Good intro..........2007-05-14
As my first book and intro to Zen Buddhism I chose this book, so take the 3 stars w a grain of salt.
I am 3/4s through the book and it feels authentic and you can feel the passion. Well written (with a few translation snaffus).
An easy read which I think, so far, a good intro.
Passionate Introduction to Zen.......2006-10-10
The stoic nature of the Japanese culture is well known but reading this introduction to Zen by D.T. Suzuki you can feel the passion in every word. This book is exactly what the title says, an introduction, designed to dispel common misconceptions (such as the charge of nihilism) and whet the reader's appetite for more with hilarious stories of the old Ch'an masters and give the briefest glimpse of what it might be like to experience satori (enlightenment). Can't recommend this book enough for anyone interested in Zen. Yes, he has some unkind words for Therevada Buddhism which is odd considering Zen seems to rely on one's own willpower more than other forms of Mahayana, but you must also consider that he may be talking about how those sects are practised in the modern era which can be and often is quite far from the ancient and venerated philosophies on which they are based.

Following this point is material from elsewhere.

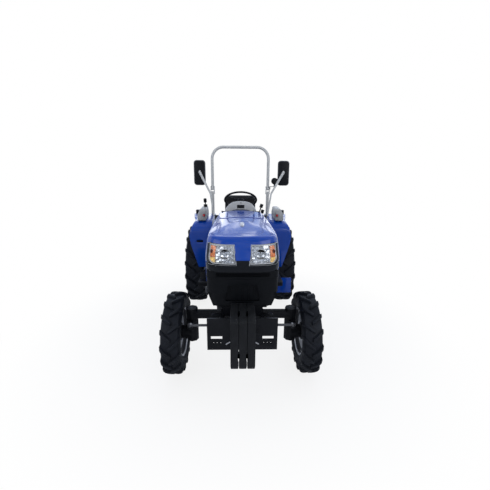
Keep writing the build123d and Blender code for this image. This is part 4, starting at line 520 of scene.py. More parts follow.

Inspired, readable introduction to Japanese Zen .......2006-02-15
D.T. Suzuki was quite possibly born to write this book in particular, as enthusiasm and inspiration are his memorable talents as a writer on Japanese Zen. Suzuki is known as the designated guide to the modern West on the subject since the 1950's American love affair with all things Japanese.
When I first read this (I won't count the years now), I was blown away and felt like I had been somehow cheated not to have known about this book before. I didn't know how to incorporate Suzuki's lofty Japanese aesthetic of Zen into my own life, so I made my own authentic adaptation without fully realizing it. Yet, this is a kind of a blueprint for the optimium Zen experience, written with the aesthetic and the intellectual specifically in mind, but by no means pandering to either. See Suzuki's own Zen and Japanese Culture for a more aesthetically oriented take on Japanese Zen as a purely cultural phenomenonm but this is the introduction of all introductions to the true spirit and values of Japanese Zen.
Practical Spirituality.......2005-10-21
This book feels authentic and does not burden the reader with dogma or moral code. It is a simple look at a simple life practice, the art of zen. Suzuki is easy to understand without being overly simplistic. A good introduction to Zen.